--- START OF Recorded information ---

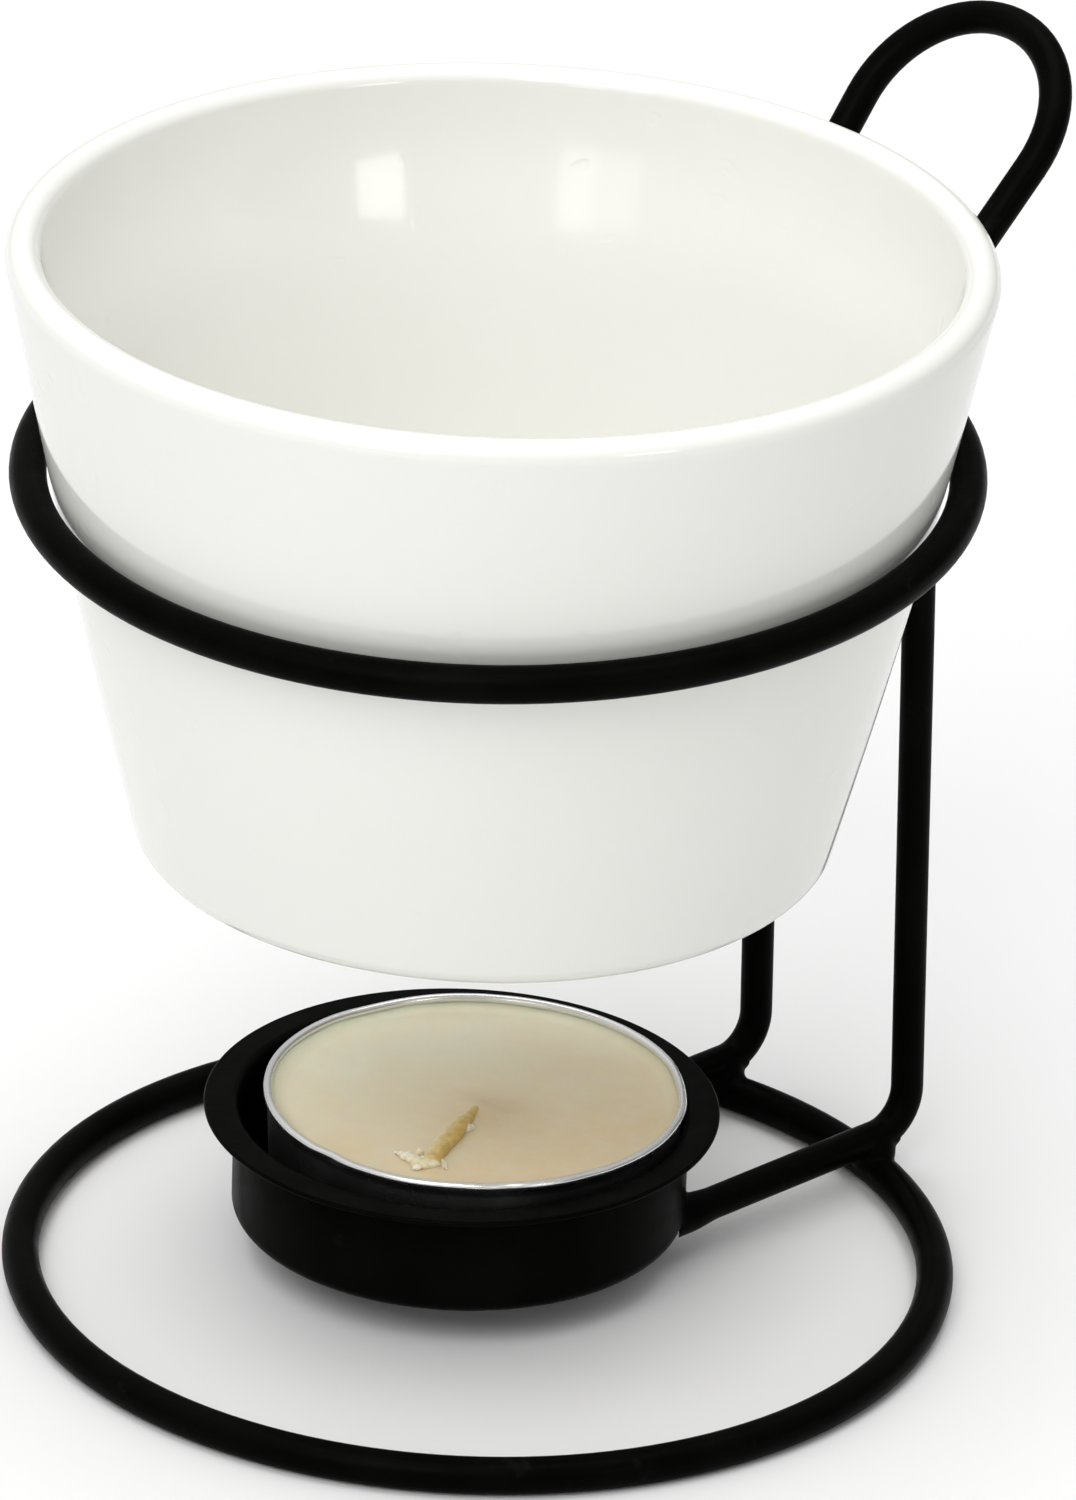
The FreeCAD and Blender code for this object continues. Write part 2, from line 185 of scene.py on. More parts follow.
class Shader:
    """A material's node tree with short calls for the nodes that it uses."""

    def __init__(self, name):
        self.material = bpy.data.materials.new(name)
        self.material.use_nodes = True
        self.tree = self.material.node_tree
        self.surface = self.tree.nodes["Principled BSDF"]
        self.place = self.tree.nodes.new("ShaderNodeTexCoord").outputs["Object"]

    def node(self, kind, **settings):
        made = self.tree.nodes.new("ShaderNode" + kind)
        for key, value in settings.items():
            setattr(made, key, value)
        return made

    def link(self, source, target):
        self.tree.links.new(source, target)

    def noise(self, scale, detail=4.0, roughness=0.5):
        """Noise in object space. Scale counts features over one metre."""
        made = self.node("TexNoise")
        made.inputs["Scale"].default_value = scale
        made.inputs["Detail"].default_value = detail
        made.inputs["Roughness"].default_value = roughness
        self.link(self.place, made.inputs["Vector"])
        return made.outputs["Fac"]

    def distance(self, point):
        """Distance in metres from a point of the object."""
        made = self.node("VectorMath", operation="DISTANCE")
        self.link(self.place, made.inputs[0])
        made.inputs[1].default_value = point
        return made.outputs["Value"]

    def along(self, direction):
        """Distance in metres along a direction from the object's origin."""
        made = self.node("VectorMath", operation="DOT_PRODUCT")
        self.link(self.place, made.inputs[0])
        made.inputs[1].default_value = direction
        return made.outputs["Value"]

    def height(self):
        made = self.node("SeparateXYZ")
        self.link(self.place, made.inputs["Vector"])
        return made.outputs["Z"]

    def ranged(self, value, low, high, to_low, to_high):
        made = self.node("MapRange")
        made.inputs["From Min"].default_value = low
        made.inputs["From Max"].default_value = high
        made.inputs["To Min"].default_value = to_low
        made.inputs["To Max"].default_value = to_high
        self.link(value, made.inputs["Value"])
        return made.outputs["Result"]

    def product(self, first, second):
        made = self.node("Math", operation="MULTIPLY")
        self.link(first, made.inputs[0])
        self.link(second, made.inputs[1])
        return made.outputs["Value"]

    def total(self, first, second):
        made = self.node("Math", operation="ADD")
        self.link(first, made.inputs[0])
        self.link(second, made.inputs[1])
        return made.outputs["Value"]

    def ramp(self, value, *stops):
        """Colour ramp between two (position, (r, g, b)) stops."""
        made = self.node("ValToRGB")
        for element, (position, colour) in zip(made.color_ramp.elements, stops):
            element.position = position
            element.color = (*colour, 1)
        self.link(value, made.inputs["Fac"])
        return made.outputs["Color"]

    def mixed(self, amount, first, second):
        """Mix of two colours, each a socket or an (r, g, b) tuple."""
        made = self.node("Mix", data_type="RGBA")
        self.link(amount, made.inputs[0])
        for socket, value in ((made.inputs[6], first), (made.inputs[7], second)):
            if isinstance(value, tuple):
                socket.default_value = (*value, 1)
            else:
                self.link(value, socket)
        return made.outputs[2]

    def bump(self, height, distance, strength=1.0, under=None):
        made = self.node("Bump")
        made.inputs["Distance"].default_value = distance
        made.inputs["Strength"].default_value = strength
        self.link(height, made.inputs["Height"])
        if under is not None:
            self.link(under, made.inputs["Normal"])
        return made.outputs["Normal"]

    def set(self, **values):
        """Constants on the surface shader's own sockets, named with underscores."""
        for key, value in values.items():
            self.surface.inputs[key.replace("_", " ")].default_value = value

    def join(self, **sockets):
        for key, value in sockets.items():
            self.link(value, self.surface.inputs[key.replace("_", " ")])


# Materials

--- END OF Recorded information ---

Recopy the whole listing exactly.

- **Task output**:
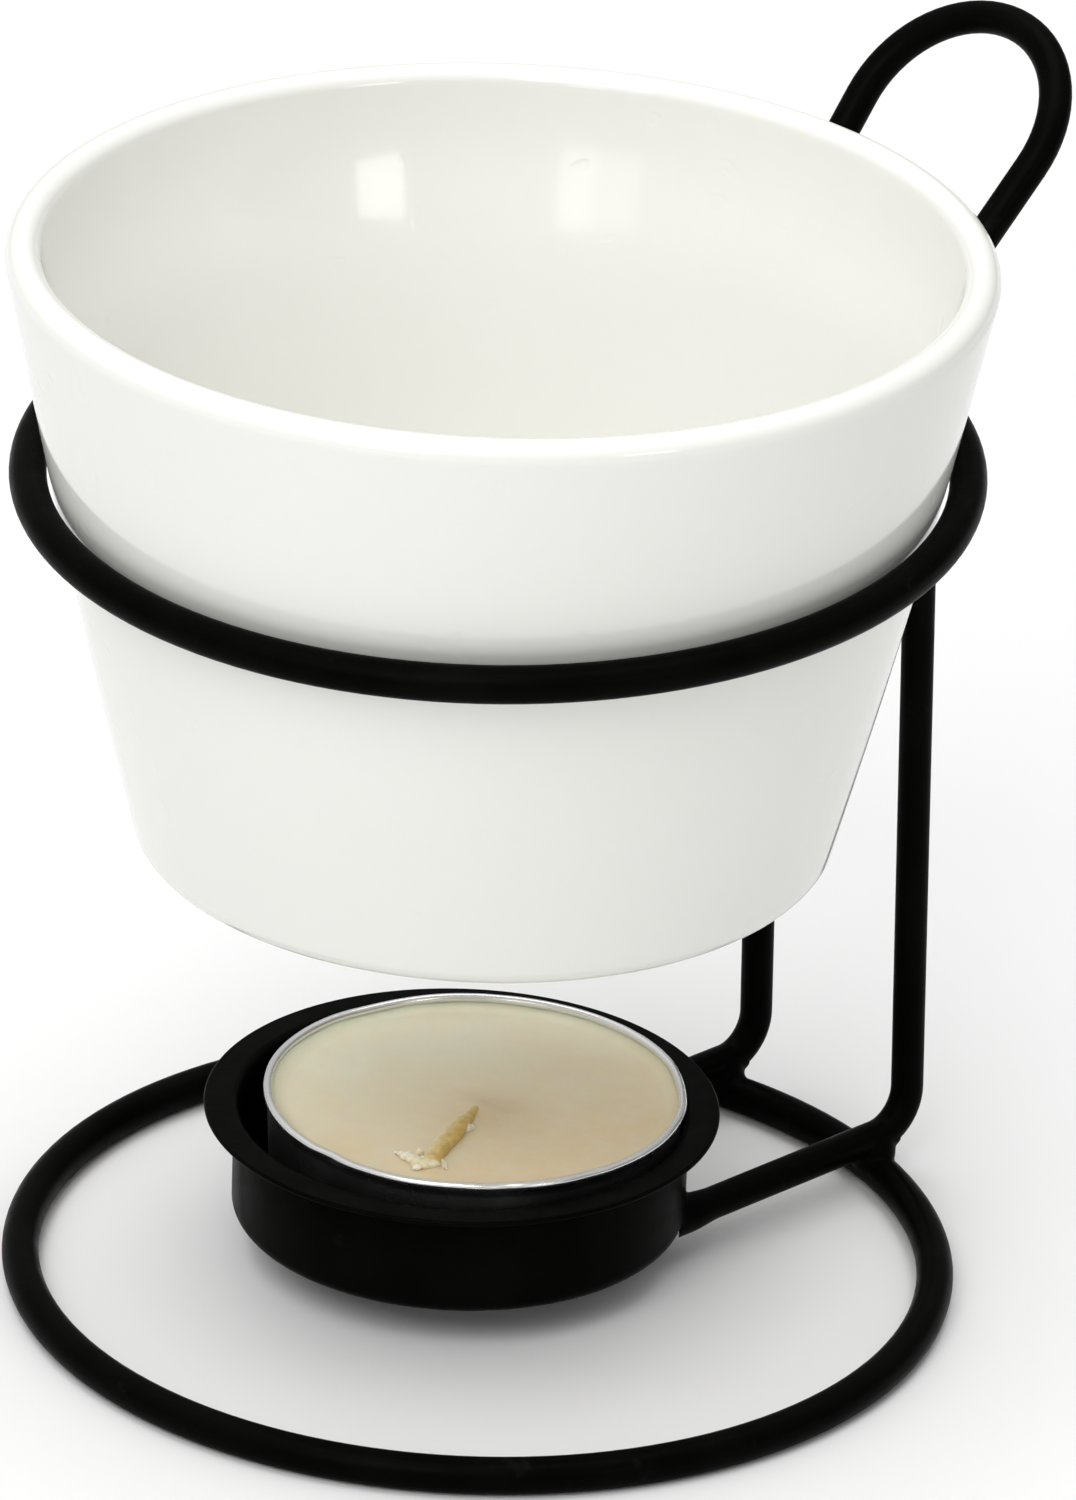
The FreeCAD and Blender code for this object continues. Write part 2, from line 185 of scene.py on. More parts follow.
class Shader:
    """A material's node tree with short calls for the nodes that it uses."""

    def __init__(self, name):
        self.material = bpy.data.materials.new(name)
        self.material.use_nodes = True
        self.tree = self.material.node_tree
        self.surface = self.tree.nodes["Principled BSDF"]
        self.place = self.tree.nodes.new("ShaderNodeTexCoord").outputs["Object"]

    def node(self, kind, **settings):
        made = self.tree.nodes.new("ShaderNode" + kind)
        for key, value in settings.items():
            setattr(made, key, value)
        return made

    def link(self, source, target):
        self.tree.links.new(source, target)

    def noise(self, scale, detail=4.0, roughness=0.5):
        """Noise in object space. Scale counts features over one metre."""
        made = self.node("TexNoise")
        made.inputs["Scale"].default_value = scale
        made.inputs["Detail"].default_value = detail
        made.inputs["Roughness"].default_value = roughness
        self.link(self.place, made.inputs["Vector"])
        return made.outputs["Fac"]

    def distance(self, point):
        """Distance in metres from a point of the object."""
        made = self.node("VectorMath", operation="DISTANCE")
        self.link(self.place, made.inputs[0])
        made.inputs[1].default_value = point
        return made.outputs["Value"]

    def along(self, direction):
        """Distance in metres along a direction from the object's origin."""
        made = self.node("VectorMath", operation="DOT_PRODUCT")
        self.link(self.place, made.inputs[0])
        made.inputs[1].default_value = direction
        return made.outputs["Value"]

    def height(self):
        made = self.node("SeparateXYZ")
        self.link(self.place, made.inputs["Vector"])
        return made.outputs["Z"]

    def ranged(self, value, low, high, to_low, to_high):
        made = self.node("MapRange")
        made.inputs["From Min"].default_value = low
        made.inputs["From Max"].default_value = high
        made.inputs["To Min"].default_value = to_low
        made.inputs["To Max"].default_value = to_high
        self.link(value, made.inputs["Value"])
        return made.outputs["Result"]

    def product(self, first, second):
        made = self.node("Math", operation="MULTIPLY")
        self.link(first, made.inputs[0])
        self.link(second, made.inputs[1])
        return made.outputs["Value"]

    def total(self, first, second):
        made = self.node("Math", operation="ADD")
        self.link(first, made.inputs[0])
        self.link(second, made.inputs[1])
        return made.outputs["Value"]

    def ramp(self, value, *stops):
        """Colour ramp between two (position, (r, g, b)) stops."""
        made = self.node("ValToRGB")
        for element, (position, colour) in zip(made.color_ramp.elements, stops):
            element.position = position
            element.color = (*colour, 1)
        self.link(value, made.inputs["Fac"])
        return made.outputs["Color"]

    def mixed(self, amount, first, second):
        """Mix of two colours, each a socket or an (r, g, b) tuple."""
        made = self.node("Mix", data_type="RGBA")
        self.link(amount, made.inputs[0])
        for socket, value in ((made.inputs[6], first), (made.inputs[7], second)):
            if isinstance(value, tuple):
                socket.default_value = (*value, 1)
            else:
                self.link(value, socket)
        return made.outputs[2]

    def bump(self, height, distance, strength=1.0, under=None):
        made = self.node("Bump")
        made.inputs["Distance"].default_value = distance
        made.inputs["Strength"].default_value = strength
        self.link(height, made.inputs["Height"])
        if under is not None:
            self.link(under, made.inputs["Normal"])
        return made.outputs["Normal"]

    def set(self, **values):
        """Constants on the surface shader's own sockets, named with underscores."""
        for key, value in values.items():
            self.surface.inputs[key.replace("_", " ")].default_value = value

    def join(self, **sockets):
        for key, value in sockets.items():
            self.link(value, self.surface.inputs[key.replace("_", " ")])


# Materials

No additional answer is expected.